The editorial page also took notice of Dvořák's Negro-melody idea, describing it as a "welcome utterance." With two bold strokes Dvořák empowered American musicians of all stripes, by setting a "great and noble" example, meanwhile apprising the general public about something they already suspected but were perhaps afraid to acknowledge.

Dvořák's notions about the future of America's music created no small amount of controversy, catching the American music establishment off guard. Among the naysayers were the American composers Edward MacDowell and John Knowles Paine. MacDowell was particularly bitter: "We have here in America been offered a pattern for an American national music costume by the Bohemian Dvořák ... though what Negro melodies have to do with Americanism in art still remains a mystery." On the other hand, Dvořák's ideas provided just the imprimatur that was needed by composers like Arthur Farwell, who were especially interested in American Indian music. When Farwell established his own, composer-governed Wa Wan Press in 1902, his declared intention was to "launch a progressive movement for American music, including a definite acceptance of Dvořák's challenge to go after our own folk music."

Black musicians were ecstatic. The Freeman article recalled Dvořák's statements as "a triumph for the sons and daughters of slavery and a victory for Negro race achievements," referring to him as "Pan [father] Antonín Dvořák, our greatest friend from far across the sea." According to the late William Warfield, the distinguished bass-baritone and former president of the National Association of Negro Musicians, this bond with Dvořák "lives on in black music circles." 

The original interviews with "Eminent Musicians from Berlin and Vienna" (Joachim, Rubenstein, and an American composer, Arthur Bird) about Dvořák's "Negro Melody Idea" that had been summarized in the New York Herald were thoughtful, respectfully curious, and insightful:

Josef Joachim: "It may be a very good idea to try and merge the American Negro melodies into an ideal form, and that these melodies would then give the tint to the National American Music."

Anton Rubenstein: "If there is a great literature of these Negro melodies, Dr. Dvořák's idea is possible ... Ah, so they are going to allow Negros free musical education. That is very interesting ... they may develop a new melody ... It is refreshing of course ... in twenty five years or fifty years we shall perhaps see whether the Negros can develop their musical talent and found a new musical style."

Arthur Bird: "I wonder whether the Negro melodies ... simple, sad, musical, [would] lose from being instrumented." 

The comments from composer Anton Bruckner and conductor Hans Richter in Vienna, under the heading "A Cold Water Douche," were far less hospitable to Dvořák's thesis: 

"German musical literature," Bruckner declared, "contained no written text emanating from the Negro race, and however sweet the Negro melodies might be, they could never form the groundwork of the future music of America." 

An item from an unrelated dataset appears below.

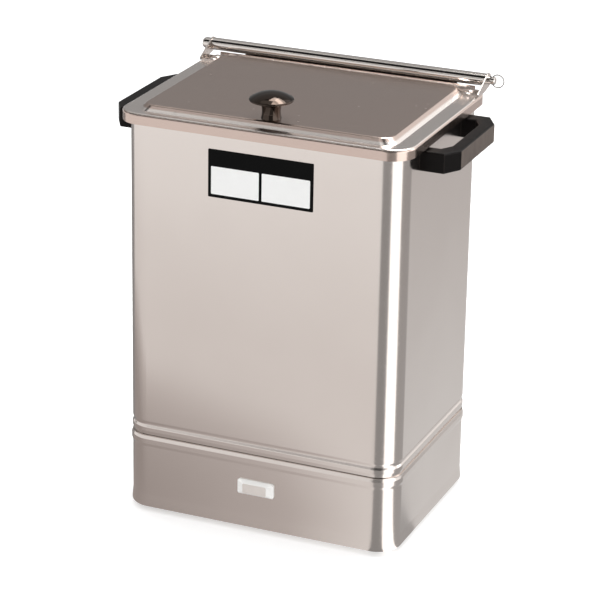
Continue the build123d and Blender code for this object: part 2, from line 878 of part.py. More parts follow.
# ---------------------------------------------------------------- heating
def heating_element():
    """Tubular element: four runs in one plane, both ends turned down through the floor."""
    outer_y = 1.5 * element_pitch
    inner_y = 0.5 * element_pitch
    bend = element_pitch / 2
    turn_x = element_half - bend
    start_x = element_exit_x + element_bend
    low = element_z - element_bend
    tail = floor_height - element_tail
    rise = element_bend * (1 - math.sqrt(0.5))
    edges = [
        Line((element_exit_x, -outer_y, tail), (element_exit_x, -outer_y, low)),
        ThreePointArc(
            (element_exit_x, -outer_y, low),
            (element_exit_x + rise, -outer_y, element_z - rise),
            (start_x, -outer_y, element_z),
        ),
        Line((start_x, -outer_y, element_z), (turn_x, -outer_y, element_z)),
        ThreePointArc(
            (turn_x, -outer_y, element_z),
            (element_half, -element_pitch, element_z),
            (turn_x, -inner_y, element_z),
        ),
        Line((turn_x, -inner_y, element_z), (-turn_x, -inner_y, element_z)),
        ThreePointArc(
            (-turn_x, -inner_y, element_z), (-element_half, 0, element_z), (-turn_x, inner_y, element_z)
        ),
        Line((-turn_x, inner_y, element_z), (turn_x, inner_y, element_z)),
        ThreePointArc(
            (turn_x, inner_y, element_z),
            (element_half, element_pitch, element_z),
            (turn_x, outer_y, element_z),
        ),
        Line((turn_x, outer_y, element_z), (start_x, outer_y, element_z)),
        ThreePointArc(
            (start_x, outer_y, element_z),
            (element_exit_x + rise, outer_y, element_z - rise),
            (element_exit_x, outer_y, low),
        ),
        Line((element_exit_x, outer_y, low), (element_exit_x, outer_y, tail)),
    ]
    path = Wire(edges)
    return sweep(Plane(origin=path @ 0, z_dir=path % 0) * Circle(element_r), path)


def element_glands():
    """Brazed glands on the element's ends: a hexagon above the floor and a threaded neck below."""
    low = floor_height + gasket_sheet
    body = hexagon(gland_across, low, low + gland_collar) + drum(gland_r, low - gland_neck, low)
    body -= drum(element_r + weld_gap, low - gland_neck, low + gland_collar)
    return together(place * body for place in element_exits())


def element_gaskets():
    """Gaskets between the glands and the tank floor."""
    ring = washer(gland_r + thread_gap, gland_across / 2, gasket_sheet)
    return together(place * Pos(0, 0, floor_height) * ring for place in element_exits())


def element_nuts():
    """Nuts on the glands, under the tank floor."""
    low = floor_under - gland_nut
    nut = hexagon(gland_across, low, floor_under) - drum(gland_r + thread_gap, low, floor_under)
    return together(place * nut for place in element_exits())


def thermostat_body():
    """Thermostat housing behind the skirt, with a threaded bush through the wall."""
    inner = -sheet
    case = Pos(0, 0, inner - stat_depth / 2) * Box(stat_width, stat_height, stat_depth)
    case = fillet(case.edges().filter_by(Axis.Z), stat_round)
    case += drum(stat_bush_r, inner, stat_bush)
    case -= drum(shaft_r + running_gap, inner - shaft_depth, stat_bush)
    socket = drum(capillary_r + weld_gap, 0, capillary_socket)
    case -= Pos(capillary_x - stat_x, 0, inner - stat_depth) * socket
    tag = Rot(90, 0, 0) * drum(stat_tag_r, 0, stat_tag_length)
    for x in (-stat_tag_pitch, 0, stat_tag_pitch):
        case += Pos(x, -stat_height / 2, inner - stat_tag_depth) * tag
    return back_place(stat_x, stat_z) * case


def thermostat_nut():
    """Thin nut that clamps the thermostat to the skirt, hidden under the dial."""
    nut = hexagon(stat_nut_across, 0, stat_nut) - drum(stat_bush_r + thread_gap, 0, stat_nut)
    return back_place(stat_x, stat_z) * nut


def shaft_section(radius, flat):
    """Round section with one flat side."""
    return Circle(radius) - Pos(0, flat + radius) * Rectangle(2 * radius, 2 * radius)


def thermostat_shaft():
    """Setting shaft, with a flat on its outer end that drives the dial."""
    base = stat_bush + dial_clear
    shaft = drum(shaft_r, -sheet - shaft_depth + shaft_end_gap, base)
    shaft += Pos(0, 0, base) * extrude(shaft_section(shaft_r, shaft_flat), shaft_reach - base)
    return back_place(stat_x, stat_z) * shaft


def thermostat_dial():
    """Fluted dial, hollow underneath to clear the nut, with a pointer rib on its face."""
    top = dial_gap + dial_depth
    skirt = dial_gap + dial_skirt
    side = Polyline(
        (0, dial_gap), (dial_r, dial_gap), (dial_r, skirt), (dial_r - dial_draw, top), (0, top), close=True
    )
    dial = revolve(Plane.XZ * make_face(side), Axis.Z, 360)
    dial = fillet(dial.edges().group_by(Axis.Z)[-1], dial_round)
    flute = Pos(dial_r - dial_flute_inset, 0) * drum(dial_flute_r, skirt, top)
    dial -= [Rot(0, 0, 360 / dial_flutes * i) * flute for i in range(dial_flutes)]
    hollow = stat_nut_across / 2 / math.cos(math.pi / 6) + dial_hollow_gap
    dial -= drum(hollow, dial_gap, stat_bush + dial_clear)
    bore = shaft_section(shaft_r + dial_bore_gap, shaft_flat + dial_bore_gap)
    dial -= extrude(bore, shaft_reach + dial_bore_end)
    dial += Pos(0, dial_rib_place, top) * Box(dial_rib_width, dial_rib_length, 2 * dial_rib)
    return back_place(stat_x, stat_z) * dial


def thermostat_capillary():
    """Sensing bulb between the element's runs, and the fine tube from it down to the thermostat."""
    end_y = half_depth - sheet - stat_depth
    bulb_end = bulb_start + bulb_length
    bulb = Pos(bulb_start, 0, bulb_z) * Rot(0, 90, 0) * drum(bulb_r, 0, bulb_length)
    bulb = fillet(bulb.edges(), bulb_round)
    route = [
        (bulb_end - capillary_lap, 0, bulb_z),
        (capillary_x, 0, bulb_z),
        (capillary_x, 0, stat_z),
        (capillary_x, end_y + capillary_socket - capillary_end_gap, stat_z),
    ]
    return bulb + wire_along(route, [capillary_drop_bend, capillary_turn_bend], capillary_r)


def capillary_gland():
    """Gland that seals the capillary where it passes through the floor."""
    shoulder = floor_under - capillary_gland_neck
    low = shoulder - capillary_gland_hex
    body = hexagon(capillary_gland_across, low, shoulder) + drum(capillary_gland_r, low, floor_height)
    body -= drum(capillary_r + weld_gap, low, floor_height)
    return Pos(capillary_x, 0) * body


# ---------------------------------------------------------------- mains side
def cord_gland():
    """Cord gland through the back of the skirt: hexagon, domed clamping nut and threaded neck."""
    body = hexagon(cord_gland_across, 0, cord_gland_hex) + drum(cord_gland_r, -cord_gland_neck, 0)
    top = cord_gland_hex + cord_gland_dome
    dome = drum(cord_gland_across / 2 - cord_gland_step, cord_gland_hex, top)
    body += fillet(dome.edges().group_by(Axis.Z)[-1], cord_gland_round)
    body -= drum(cord_bore_r, -cord_gland_neck, top)
    return back_place(cord_x, cord_z) * body


def gland_locknut():
    """Nut that clamps the cord gland from inside."""
    nut = hexagon(cord_gland_across, -sheet - cord_nut, -sheet)
    nut -= drum(cord_gland_r + thread_gap, -sheet - cord_nut, -sheet)
    return back_place(cord_x, cord_z) * nut


def terminal_block():
    """Terminal block on the base plate, with walls between its poles."""
    length, width, height = block_size
    block = Pos(0, 0, height / 2) * Box(length, width, height)
    pole = length / block_poles
    for i in range(block_poles):
        x = pole * (i - (block_poles - 1) / 2)
        for y in (-1, 1):
            place = Pos(x, y * notch_place, height)
            block -= place * Box(pole - block_wall, notch_width, notch_depth)
            block -= place * drum(block_screw_r + thread_gap, -notch_depth / 2 - block_hole, 0)
    return Pos(*block_place) * block


def terminal_screws():
    """Clamp screws of the terminal block."""
    length, width, height = block_size
    pole = length / block_poles
    seat = height - notch_depth / 2
    head = pan_screw(block_screw_r, block_screw_length, block_screw_head_r, block_screw_head)
    screw = Rot(180, 0, 0) * head
    places = [
        Pos(pole * (i - (block_poles - 1) / 2), y * notch_place, seat)
        for i in range(block_poles)
        for y in (-1, 1)
    ]
    return together(Pos(*block_place) * place * screw for place in places)


def earth_stud():
    """Earthing stud welded under the tank floor."""
    return Pos(*earth_place) * drum(earth_r, floor_under - earth_length, floor_under)


def earth_nut_piece():
    """Nut on the earthing stud."""
    low = floor_under - earth_nut_drop - earth_nut
    nut = hexagon(earth_across, low, low + earth_nut) - drum(earth_r + thread_gap, low, low + earth_nut)
    return Pos(*earth_place) * nut


# ---------------------------------------------------------------- rack
def rack_base():
    """Welded grid: a frame with wires front to back, and cross wires laid on top."""
    frame = carried_round(Pos(0, rack_base_z) * Circle(rack_wire_r), rack_half_x, rack_half_y, rack_corner)
    wires = [frame]
    for x in rack_columns_x():
        wires.append(rod_along((x, -rack_half_y, rack_base_z), (x, rack_half_y, rack_base_z), rack_wire_r))
    for y in rack_rows_y():
        wires.append(rod_along((-rack_half_x, y, rack_cross_z), (rack_half_x, y, rack_cross_z), rack_wire_r))
    return Part() + wires


def rack_feet():
    """Four bent wire feet that hold the rack over the element."""
    top = rack_base_z - rack_wire_r
    low = floor_height + rack_foot_gap + rack_foot_wire_r
    half = rack_foot_span / 2
    feet = []
    for x in (-rack_foot_x, rack_foot_x):
        for y in (-rack_half_y, rack_half_y):
            points = [(x - half, y, top), (x - half, y, low), (x + half, y, low), (x + half, y, top)]
            feet.append(wire_along(points, 2 * [rack_foot_bend], rack_foot_wire_r))
    return together(feet)


def rack_dividers():
    """Five wire dividers, each a hoop with upright wires inside, standing on the cross wires."""
    columns = rack_columns_x()
    ends = (columns[0], columns[-1])
    dividers = []
    for y in rack_rows_y():
        points = [(ends[0], y, rack_top), (ends[0], y, divider_top), (ends[1], y, divider_top)]
        points.append((ends[1], y, rack_top))
        hoop = wire_along(points, 2 * [divider_bend], rack_wire_r)
        uprights = [
            rod_along((x, y, rack_top), (x, y, divider_top), rack_wire_r) for x in columns[1:-1]
        ]
        dividers.append(hoop + uprights)
    return together(dividers)


def rack_handles():
    """Two tall wire hoops, welded outside the frame, for lifting the rack out."""
    low = rack_base_z - rack_wire_r
    half = rack_handle_half
    hoops = []
    for x in (-rack_handle_x, rack_handle_x):
        points = [(x, -half, low), (x, -half, rack_handle_top), (x, half, rack_handle_top), (x, half, low)]
        hoops.append(wire_along(points, 2 * [rack_handle_bend], rack_handle_wire_r))
    return together(hoops)


# ---------------------------------------------------------------- output
def main():
    os.makedirs("parts", exist_ok=True)
    pieces = {
        "tank": tank(),
        "tank_floor": tank_floor(),
        "base_skirt": base_skirt(),
        "base_plate": base_plate(),
        "plate_screws": plate_screws(),
        "rubber_feet": rubber_feet(),
        "foot_screws": foot_screws(),
        "foot_nuts": foot_nuts(),
        "lid": lid(),
        "lid_ear_left": lid_ear(-1),
        "lid_ear_right": lid_ear(1),
        "ear_rivets": ear_rivets(),
        "lid_knob": lid_knob(),
        "knob_screw": knob_screw(),
        "knob_washer": knob_washer(),
        "hinge_barrel": hinge_barrel(),
        "hinge_rivets": hinge_rivets(),
        "hinge_rod": hinge_rod(),
        "retaining_ring": retaining_ring(),
        "handle_left": carrying_handle(-1),
        "handle_right": carrying_handle(1),
        "handle_screws": handle_screws(),
        "handle_washers": handle_washers(),
        "pilot_lamp_lens": pilot_lamp_lens(),
        "pilot_lamp_body": pilot_lamp_body(),
        "heating_element": heating_element(),
        "element_glands": element_glands(),
        "element_gaskets": element_gaskets(),
        "element_nuts": element_nuts(),
        "thermostat_body": thermostat_body(),
        "thermostat_nut": thermostat_nut(),
        "thermostat_shaft": thermostat_shaft(),
        "thermostat_dial": thermostat_dial(),
        "thermostat_capillary": thermostat_capillary(),
        "capillary_gland": capillary_gland(),
        "cord_gland": cord_gland(),
        "gland_locknut": gland_locknut(),
        "terminal_block": terminal_block(),
        "terminal_screws": terminal_screws(),
        "earth_stud": earth_stud(),
        "earth_nut": earth_nut_piece(),
        "rack_base": rack_base(),
        "rack_feet": rack_feet(),
        "rack_dividers": rack_dividers(),
        "rack_handles": rack_handles(),
    }
    place = Pos(0, body_y, foot_standoff)
    for name, piece in pieces.items():
        export_step(place * piece, f"parts/{name}.step")


main()
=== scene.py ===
"""Finishes, small trim and studio of a table-top steel tank that keeps moist hot packs warm.

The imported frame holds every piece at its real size. This script gives each piece its finish, adds the
bare maker's plate, the cross-headed screws, the domed rivets and the dial's marks, and lights the tank
in a white studio.
"""

import math

import bmesh
import bpy
from mathutils import Matrix, Vector


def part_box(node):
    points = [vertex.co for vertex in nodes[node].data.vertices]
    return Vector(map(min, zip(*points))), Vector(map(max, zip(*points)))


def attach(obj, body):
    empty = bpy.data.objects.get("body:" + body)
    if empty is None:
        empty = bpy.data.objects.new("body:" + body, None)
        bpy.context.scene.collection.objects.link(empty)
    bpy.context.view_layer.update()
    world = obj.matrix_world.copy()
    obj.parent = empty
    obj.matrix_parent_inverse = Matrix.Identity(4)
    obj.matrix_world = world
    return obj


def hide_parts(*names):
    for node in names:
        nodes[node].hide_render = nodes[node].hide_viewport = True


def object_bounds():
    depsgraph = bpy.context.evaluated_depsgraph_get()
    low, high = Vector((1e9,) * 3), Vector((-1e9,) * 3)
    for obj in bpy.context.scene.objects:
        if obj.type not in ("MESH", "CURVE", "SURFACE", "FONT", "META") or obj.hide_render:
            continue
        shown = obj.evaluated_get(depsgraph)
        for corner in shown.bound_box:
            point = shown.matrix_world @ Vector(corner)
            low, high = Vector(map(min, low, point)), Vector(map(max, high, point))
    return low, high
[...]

Evidently Bruckner never heard of Beethoven's African-Polish friend, the composer and virtuoso violinist George Polgreen Bridgetower. Beethoven composed a violin sonata for Bridgetower titled "Il mulattica" which he later rededicated to Kreutzer, whose name it carries still. 

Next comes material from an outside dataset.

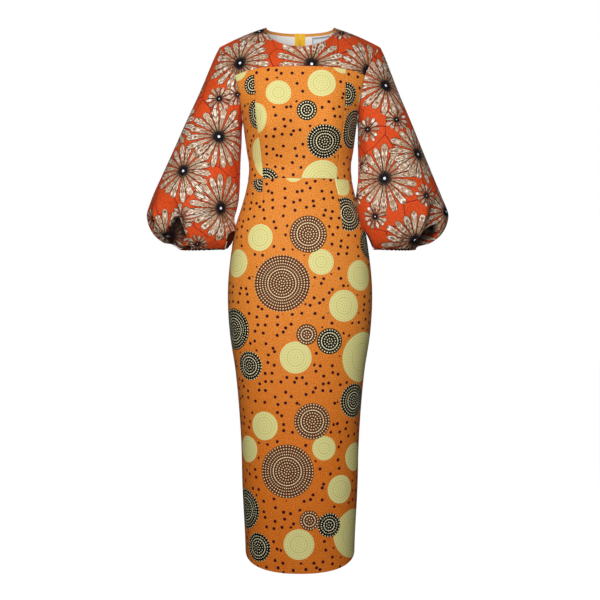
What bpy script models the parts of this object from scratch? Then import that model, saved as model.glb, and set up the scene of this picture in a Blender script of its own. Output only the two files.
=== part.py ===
"""A long fitted dress with lantern sleeves, as worn but with no wearer: walls of cloth round open hollows.

Metres, +Z up, -Y the front and +X the wearer's left. z = 0 is the height of the neck ends of the shoulder
seams, and x = y = 0 lies midway between them. The body is a stack of rings. The chest and back above the
underarms are rings cut off by the armholes. The shoulders are lofts from those rings to the neckline and
shoulder seams. Each sleeve is a loft from its armhole to a rolled, gathered bottom with a cuff inside it.
"""

import math
from collections import namedtuple

import bmesh
import bpy
import numpy as np

# Cloth
WALL = 0.0016
SEAM = 0.0003
LAP = 0.0008

# Heights of the main lines
WAIST = -0.368
UNDERARM = -0.227
HEM_AT_SIDES = -1.246
HEM_DIP = {"front": 0.0455, "back": 0.030}
HEM_ROUNDNESS = 0.75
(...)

The final comments, which were not included in the New York Herald's summary article, were attributed to Hans Richter, conductor of the first performances of the "Ring" at Bayreuth. His post as "the celebrated leader of [Vienna's] Imperial Opera Orchestra and Philharmonic Concerts" would be taken over by Gustav Mahler three years later. It is the unnamed Viennese reporter's voice we hear as much as the maestro's: 

"[Richter] is very enthusiastic concerning America and believes greatly in its future music, but he could not realize that this could emanate from the Negro race, nor would he admit that persons playing by ear [more racist assumptions] could be taught music properly, or had ever given evidence of talent in this respect. He spoke of the gypsy race of Hungary, every man, woman and child of which plays by ear, but said that it was quite an exceptional thing for a gypsy to play from written music." 

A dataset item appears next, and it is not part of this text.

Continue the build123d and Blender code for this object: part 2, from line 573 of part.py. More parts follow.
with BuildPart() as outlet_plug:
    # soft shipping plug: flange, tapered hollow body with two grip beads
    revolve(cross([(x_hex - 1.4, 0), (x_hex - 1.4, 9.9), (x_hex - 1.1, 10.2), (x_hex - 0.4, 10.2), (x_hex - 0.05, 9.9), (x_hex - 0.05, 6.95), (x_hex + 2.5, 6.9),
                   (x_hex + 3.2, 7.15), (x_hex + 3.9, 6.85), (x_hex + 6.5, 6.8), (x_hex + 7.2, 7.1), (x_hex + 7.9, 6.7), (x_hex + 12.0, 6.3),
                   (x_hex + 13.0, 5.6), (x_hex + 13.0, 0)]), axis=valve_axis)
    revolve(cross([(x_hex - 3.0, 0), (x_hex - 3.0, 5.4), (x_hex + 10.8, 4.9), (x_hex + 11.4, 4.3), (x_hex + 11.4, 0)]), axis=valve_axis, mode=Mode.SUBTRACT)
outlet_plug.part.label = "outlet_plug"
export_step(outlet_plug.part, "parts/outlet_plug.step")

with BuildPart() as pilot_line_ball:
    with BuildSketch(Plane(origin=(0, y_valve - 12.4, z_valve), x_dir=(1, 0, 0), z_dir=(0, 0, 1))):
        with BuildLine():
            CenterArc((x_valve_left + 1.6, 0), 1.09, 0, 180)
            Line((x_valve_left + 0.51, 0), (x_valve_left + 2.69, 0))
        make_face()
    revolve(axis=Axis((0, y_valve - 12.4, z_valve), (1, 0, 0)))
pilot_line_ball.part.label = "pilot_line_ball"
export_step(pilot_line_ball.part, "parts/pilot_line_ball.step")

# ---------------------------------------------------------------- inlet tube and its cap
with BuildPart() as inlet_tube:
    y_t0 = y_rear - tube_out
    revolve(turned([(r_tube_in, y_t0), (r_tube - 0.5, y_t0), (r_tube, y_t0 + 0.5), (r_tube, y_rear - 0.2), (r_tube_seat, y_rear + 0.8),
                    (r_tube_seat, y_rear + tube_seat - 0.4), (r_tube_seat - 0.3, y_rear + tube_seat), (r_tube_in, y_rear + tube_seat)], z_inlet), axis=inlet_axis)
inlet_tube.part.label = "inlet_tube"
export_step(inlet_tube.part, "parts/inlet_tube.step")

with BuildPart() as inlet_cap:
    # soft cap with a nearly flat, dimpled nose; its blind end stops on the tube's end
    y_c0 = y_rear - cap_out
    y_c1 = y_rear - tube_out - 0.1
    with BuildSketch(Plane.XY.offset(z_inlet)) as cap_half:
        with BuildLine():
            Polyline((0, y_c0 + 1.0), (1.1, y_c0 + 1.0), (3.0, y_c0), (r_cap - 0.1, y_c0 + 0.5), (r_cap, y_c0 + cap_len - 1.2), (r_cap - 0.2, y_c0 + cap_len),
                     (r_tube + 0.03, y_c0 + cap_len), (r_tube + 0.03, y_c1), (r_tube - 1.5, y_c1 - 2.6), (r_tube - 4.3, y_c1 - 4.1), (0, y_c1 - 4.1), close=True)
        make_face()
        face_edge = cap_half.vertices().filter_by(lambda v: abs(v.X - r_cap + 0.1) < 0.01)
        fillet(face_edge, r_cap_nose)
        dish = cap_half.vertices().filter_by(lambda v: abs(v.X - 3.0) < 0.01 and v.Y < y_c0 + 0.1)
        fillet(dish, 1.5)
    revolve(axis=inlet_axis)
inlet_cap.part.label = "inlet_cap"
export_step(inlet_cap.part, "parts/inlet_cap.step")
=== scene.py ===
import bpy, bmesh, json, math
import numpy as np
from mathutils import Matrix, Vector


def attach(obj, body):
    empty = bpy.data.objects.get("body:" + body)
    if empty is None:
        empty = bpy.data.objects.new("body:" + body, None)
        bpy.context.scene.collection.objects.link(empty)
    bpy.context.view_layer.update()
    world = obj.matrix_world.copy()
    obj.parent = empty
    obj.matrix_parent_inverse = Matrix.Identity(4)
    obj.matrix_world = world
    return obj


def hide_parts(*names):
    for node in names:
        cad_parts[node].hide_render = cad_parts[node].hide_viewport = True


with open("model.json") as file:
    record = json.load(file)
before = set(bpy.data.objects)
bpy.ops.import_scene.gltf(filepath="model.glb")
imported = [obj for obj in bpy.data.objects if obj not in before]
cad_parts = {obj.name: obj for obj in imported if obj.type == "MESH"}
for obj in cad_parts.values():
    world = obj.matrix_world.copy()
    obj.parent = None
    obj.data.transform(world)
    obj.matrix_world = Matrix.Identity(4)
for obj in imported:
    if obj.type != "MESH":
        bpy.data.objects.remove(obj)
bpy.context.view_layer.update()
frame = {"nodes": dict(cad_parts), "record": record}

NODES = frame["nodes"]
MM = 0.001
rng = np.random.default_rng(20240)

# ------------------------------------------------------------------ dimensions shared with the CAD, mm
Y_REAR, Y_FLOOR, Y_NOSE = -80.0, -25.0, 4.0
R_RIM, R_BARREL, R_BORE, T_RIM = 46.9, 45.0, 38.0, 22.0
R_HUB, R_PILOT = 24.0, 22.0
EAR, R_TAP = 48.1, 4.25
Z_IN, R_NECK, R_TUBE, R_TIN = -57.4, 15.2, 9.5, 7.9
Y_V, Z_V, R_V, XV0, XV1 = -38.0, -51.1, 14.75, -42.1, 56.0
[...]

It was a busy seven days at the two Heralds and could not have happened spontaneously. Thanks to the miracle of the paper's new commercial cable, "tongues ... were wagging" over "Doctor Dvořák's Bold Declaration" on both sides of the Atlantic. On Wednesday, in the middle of this stormy week, Dvořák completed the scoring of his "New World" Symphony, and in keeping with his normal practice he carefully signed and dated it: "Fine, Praised be to God! May 24, 1893, at nine in the morning." In an unusual gesture, Dvořák returned to the score later that day to add a euphoric note: "Family arrives at Southampton! (telegram 1:33)." One could view this "famous entry" as some quaint exuberance. Some scholars see it as both a revelation and a symbolic dedication: the blessing of his loved ones, vesting them with the New World energy and sense of future he wrote about only seven months earlier: "I haven't got enough words to describe it all." Dvořák's impressions of America were now captured for all time in his symphony, a symphony that "reflects the music of the Negro."